*Task to complete*. Write the data out again, exactly as given.

────────────────────

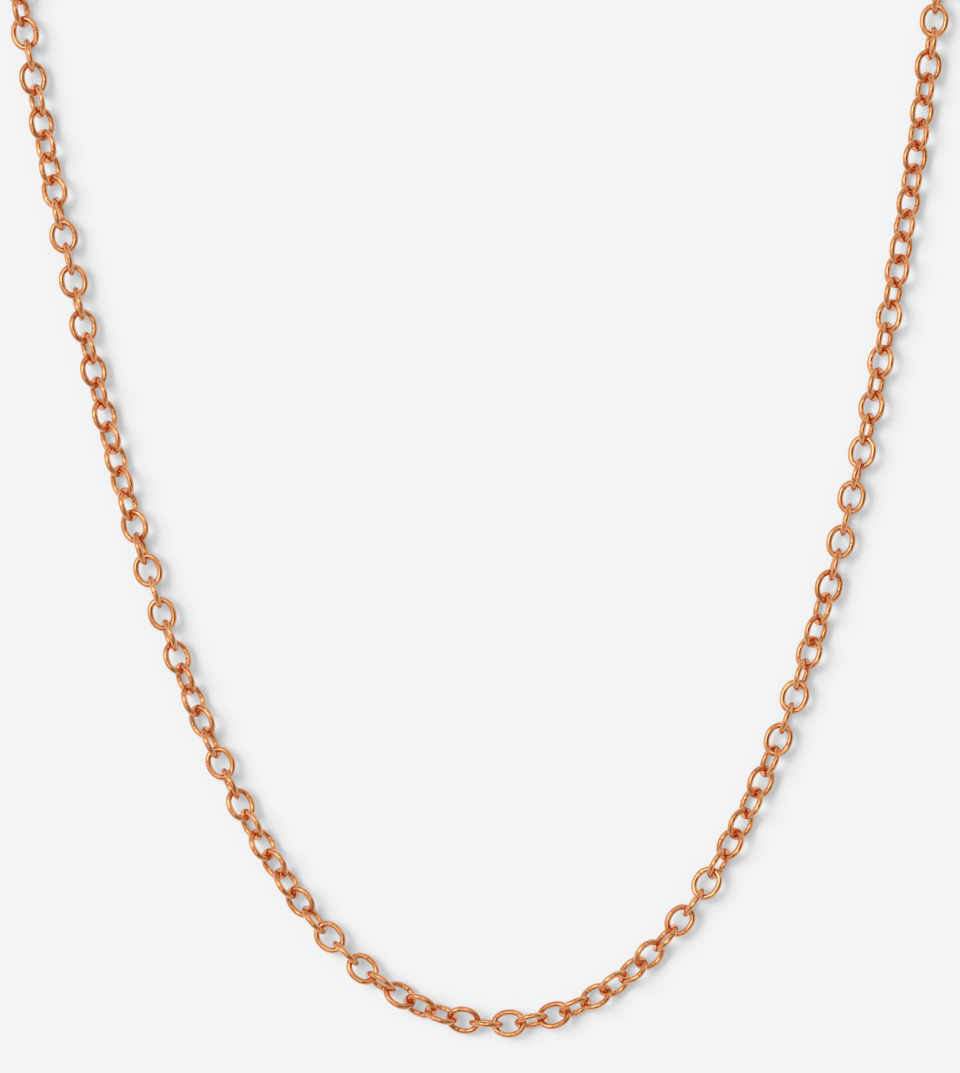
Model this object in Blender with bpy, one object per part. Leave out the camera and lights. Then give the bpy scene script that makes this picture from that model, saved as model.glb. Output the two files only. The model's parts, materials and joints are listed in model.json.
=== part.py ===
"""Oval cable-chain necklace, unclasped and laid flat in its hanging curve.

Frame: metres, +Z up off the table, +Y from the lowest point of the curve
towards the two ends, origin under the middle of the whole necklace.

The chain is 138 oval wire links.  Three neighbouring links share one solid,
a run, and every run hooks through the next one and turns on its end wire.
Each end carries an upright jump ring: on +X a lobster clasp with a sprung
lever, on -X a closed end ring that the clasp hooks into.
"""
import math

import bmesh
import bpy
from mathutils import Matrix, Vector

MM = 0.001

# ---- links ---------------------------------------------------------------
WIRE = 0.84 * MM                 # drawn wire
LINK_LENGTH = 4.88 * MM          # outside
LINK_WIDTH = 4.08 * MM           # outside
PITCH = LINK_LENGTH - 2 * WIRE   # one link to the next, pulled straight
LINKS = 138
LINKS_PER_RUN = 3
RUNS = LINKS // LINKS_PER_RUN
ROOT_RUN = RUNS // 2
LINK_SEGMENTS = 10
WIRE_SIDES = 5
WIRE_FACET_R = 0.45 * MM         # corner radius of the faceted wire
JOINED_PITCH = PITCH + 0.15 * MM     # inside a run: pulled until the wires bite
# Runs keep their true spacing, so the hooks between them hang 0.3 mm slack.

# ---- the curve the chain takes ---------------------------------------------
CATENARY = 24.5 * MM             # sag parameter
LEAN = math.radians(1.33)        # the whole curve leans a little to one side
LOWEST_LINK = 68.685             # where along the links the curve bottoms out
AXIS_HEIGHT = 2.12 * MM          # links that stand on edge touch the table

# ---- twist of the chain: (link, degrees), turning one way from end to end.
# Even links stand at the twist itself and odd links a quarter turn on, so a
# multiple of 90 shows one link flat and the next on edge, and 45 shows both
# half open.
TWIST = (
    (0, 180), (17, 30), (20, -20), (24, -47), (27, -90), (33, -113),
    (38, -135), (42, -180), (44, -182), (49, -235), (51, -268), (54, -303),
    (58, -328), (60, -360), (62, -370), (66, -417), (69, -462), (74, -494),
    (79, -540), (83, -589), (86, -604), (87, -630), (89, -636), (92, -680),
    (95, -718), (98, -722), (102, -750), (106, -750), (111, -774),
    (116, -778), (119, -811), (137, -990),
)

# ---- slack left where the chain was laid down: (link, mm further along).
SLACK = ((0, 0.0), (30, 0.08), (46, 0.05), (62, -0.12), (80, -0.40),
         (92, -0.36), (108, -0.10), (137, 0.0))

# ---- jump rings and end ring -------------------------------------------------
JUMP_R = 1.60 * MM               # centre line
JUMP_WIRE_R = 0.41 * MM          # corner radius of its faceted wire
JUMP_HOOK = 0.90 * MM            # wire centre to wire centre where it hooks
RING_R = 2.20 * MM               # end ring centre line
RING_WIRE_R = 0.48 * MM          # corner radius of its faceted wire
RING_NEAR_Z = 1.65 * MM
RING_FAR_Z = 0.50 * MM

# ---- lobster clasp, (u, v) from the middle of its eye ------------------------
CLASP_THICK = 2.60 * MM
EYE_HOLE_R = 0.92 * MM
EYE_R = 1.40 * MM
EYE_THICK = 0.60 * MM
EYE_FROM_RING = 1.30 * MM        # jump ring centre to eye centre
SHELL_U, SHELL_A, SHELL_B = 5.40 * MM, 4.40 * MM, 2.70 * MM
MOUTH_U, MOUTH_A, MOUTH_B = 6.40 * MM, 2.10 * MM, 1.40 * MM
PIN_U, PIN_V = 3.50 * MM, -0.60 * MM
PIN_R = 0.35 * MM
PIN_HOLE_R = 0.44 * MM
SLOT = 1.10 * MM
LEVER_THICK = 0.86 * MM
HUB_R = 0.78 * MM
LEVER_TRAVEL = 20.0              # degrees, into the mouth

ROSE_GOLD = (0.80, 0.43, 0.24, 1.0)
SPRING_STEEL = (0.62, 0.60, 0.58, 1.0)


# ==== the curve ===============================================================
def along(s):
    """Point and heading of the curve at arc length s from its lowest link."""
    x = CATENARY * math.asinh(s / CATENARY)
    y = math.hypot(CATENARY, s) - CATENARY
    heading = math.atan2(s, CATENARY) + LEAN
    c, k = math.cos(LEAN), math.sin(LEAN)
    return Vector((x * c - y * k, x * k + y * c, AXIS_HEIGHT)), heading


def between(stations, link):
    for (l0, v0), (l1, v1) in zip(stations, stations[1:]):
        if link <= l1:
            return v0 + (v1 - v0) * (link - l0) / (l1 - l0)
    return stations[-1][1]


def arc_of(link):
    return PITCH * (link - LOWEST_LINK) + between(SLACK, link) * MM


def twist_of(link):
    return between(TWIST, link)


def roll_of(link):
    return math.radians(twist_of(link) + (90.0 if link % 2 else 0.0))


def axes_at(heading, roll):
    """Along the chain, across the link, and out of the link's plane."""
    t = Vector((math.cos(heading), math.sin(heading), 0.0))
    inside = Vector((-t.y, t.x, 0.0))
    up = Vector((0.0, 0.0, 1.0))
    w = inside * math.cos(roll) + up * math.sin(roll)
    n = up * math.cos(roll) - inside * math.sin(roll)
    return t, w, n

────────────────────

*Finished task*.
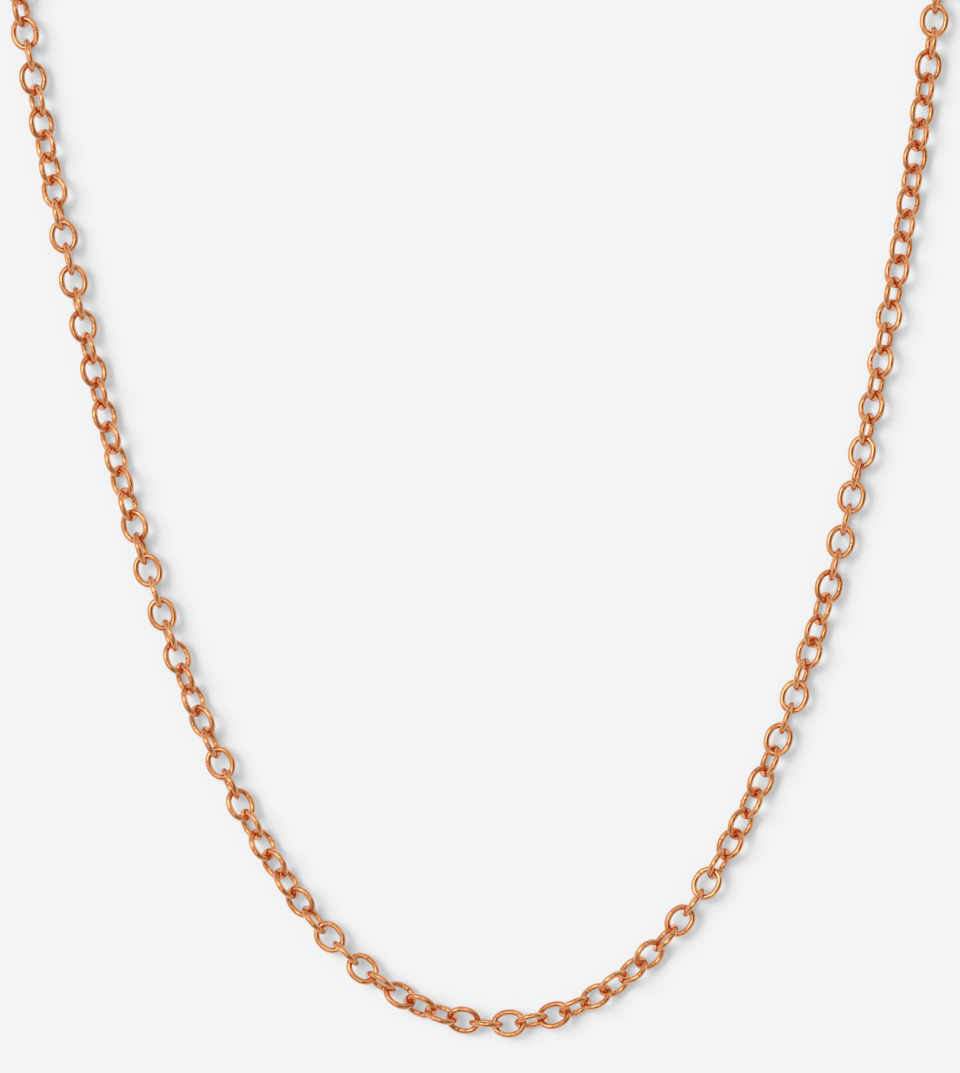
Model this object in Blender with bpy, one object per part. Leave out the camera and lights. Then give the bpy scene script that makes this picture from that model, saved as model.glb. Output the two files only. The model's parts, materials and joints are listed in model.json.
=== part.py ===
"""Oval cable-chain necklace, unclasped and laid flat in its hanging curve.

Frame: metres, +Z up off the table, +Y from the lowest point of the curve
towards the two ends, origin under the middle of the whole necklace.

The chain is 138 oval wire links.  Three neighbouring links share one solid,
a run, and every run hooks through the next one and turns on its end wire.
Each end carries an upright jump ring: on +X a lobster clasp with a sprung
lever, on -X a closed end ring that the clasp hooks into.
"""
import math

import bmesh
import bpy
from mathutils import Matrix, Vector

MM = 0.001

# ---- links ---------------------------------------------------------------
WIRE = 0.84 * MM                 # drawn wire
LINK_LENGTH = 4.88 * MM          # outside
LINK_WIDTH = 4.08 * MM           # outside
PITCH = LINK_LENGTH - 2 * WIRE   # one link to the next, pulled straight
LINKS = 138
LINKS_PER_RUN = 3
RUNS = LINKS // LINKS_PER_RUN
ROOT_RUN = RUNS // 2
LINK_SEGMENTS = 10
WIRE_SIDES = 5
WIRE_FACET_R = 0.45 * MM         # corner radius of the faceted wire
JOINED_PITCH = PITCH + 0.15 * MM     # inside a run: pulled until the wires bite
# Runs keep their true spacing, so the hooks between them hang 0.3 mm slack.

# ---- the curve the chain takes ---------------------------------------------
CATENARY = 24.5 * MM             # sag parameter
LEAN = math.radians(1.33)        # the whole curve leans a little to one side
LOWEST_LINK = 68.685             # where along the links the curve bottoms out
AXIS_HEIGHT = 2.12 * MM          # links that stand on edge touch the table

# ---- twist of the chain: (link, degrees), turning one way from end to end.
# Even links stand at the twist itself and odd links a quarter turn on, so a
# multiple of 90 shows one link flat and the next on edge, and 45 shows both
# half open.
TWIST = (
    (0, 180), (17, 30), (20, -20), (24, -47), (27, -90), (33, -113),
    (38, -135), (42, -180), (44, -182), (49, -235), (51, -268), (54, -303),
    (58, -328), (60, -360), (62, -370), (66, -417), (69, -462), (74, -494),
    (79, -540), (83, -589), (86, -604), (87, -630), (89, -636), (92, -680),
    (95, -718), (98, -722), (102, -750), (106, -750), (111, -774),
    (116, -778), (119, -811), (137, -990),
)

# ---- slack left where the chain was laid down: (link, mm further along).
SLACK = ((0, 0.0), (30, 0.08), (46, 0.05), (62, -0.12), (80, -0.40),
         (92, -0.36), (108, -0.10), (137, 0.0))

# ---- jump rings and end ring -------------------------------------------------
JUMP_R = 1.60 * MM               # centre line
JUMP_WIRE_R = 0.41 * MM          # corner radius of its faceted wire
JUMP_HOOK = 0.90 * MM            # wire centre to wire centre where it hooks
RING_R = 2.20 * MM               # end ring centre line
RING_WIRE_R = 0.48 * MM          # corner radius of its faceted wire
RING_NEAR_Z = 1.65 * MM
RING_FAR_Z = 0.50 * MM

# ---- lobster clasp, (u, v) from the middle of its eye ------------------------
CLASP_THICK = 2.60 * MM
EYE_HOLE_R = 0.92 * MM
EYE_R = 1.40 * MM
EYE_THICK = 0.60 * MM
EYE_FROM_RING = 1.30 * MM        # jump ring centre to eye centre
SHELL_U, SHELL_A, SHELL_B = 5.40 * MM, 4.40 * MM, 2.70 * MM
MOUTH_U, MOUTH_A, MOUTH_B = 6.40 * MM, 2.10 * MM, 1.40 * MM
PIN_U, PIN_V = 3.50 * MM, -0.60 * MM
PIN_R = 0.35 * MM
PIN_HOLE_R = 0.44 * MM
SLOT = 1.10 * MM
LEVER_THICK = 0.86 * MM
HUB_R = 0.78 * MM
LEVER_TRAVEL = 20.0              # degrees, into the mouth

ROSE_GOLD = (0.80, 0.43, 0.24, 1.0)
SPRING_STEEL = (0.62, 0.60, 0.58, 1.0)


# ==== the curve ===============================================================
def along(s):
    """Point and heading of the curve at arc length s from its lowest link."""
    x = CATENARY * math.asinh(s / CATENARY)
    y = math.hypot(CATENARY, s) - CATENARY
    heading = math.atan2(s, CATENARY) + LEAN
    c, k = math.cos(LEAN), math.sin(LEAN)
    return Vector((x * c - y * k, x * k + y * c, AXIS_HEIGHT)), heading


def between(stations, link):
    for (l0, v0), (l1, v1) in zip(stations, stations[1:]):
        if link <= l1:
            return v0 + (v1 - v0) * (link - l0) / (l1 - l0)
    return stations[-1][1]


def arc_of(link):
    return PITCH * (link - LOWEST_LINK) + between(SLACK, link) * MM


def twist_of(link):
    return between(TWIST, link)


def roll_of(link):
    return math.radians(twist_of(link) + (90.0 if link % 2 else 0.0))


def axes_at(heading, roll):
    """Along the chain, across the link, and out of the link's plane."""
    t = Vector((math.cos(heading), math.sin(heading), 0.0))
    inside = Vector((-t.y, t.x, 0.0))
    up = Vector((0.0, 0.0, 1.0))
    w = inside * math.cos(roll) + up * math.sin(roll)
    n = up * math.cos(roll) - inside * math.sin(roll)
    return t, w, n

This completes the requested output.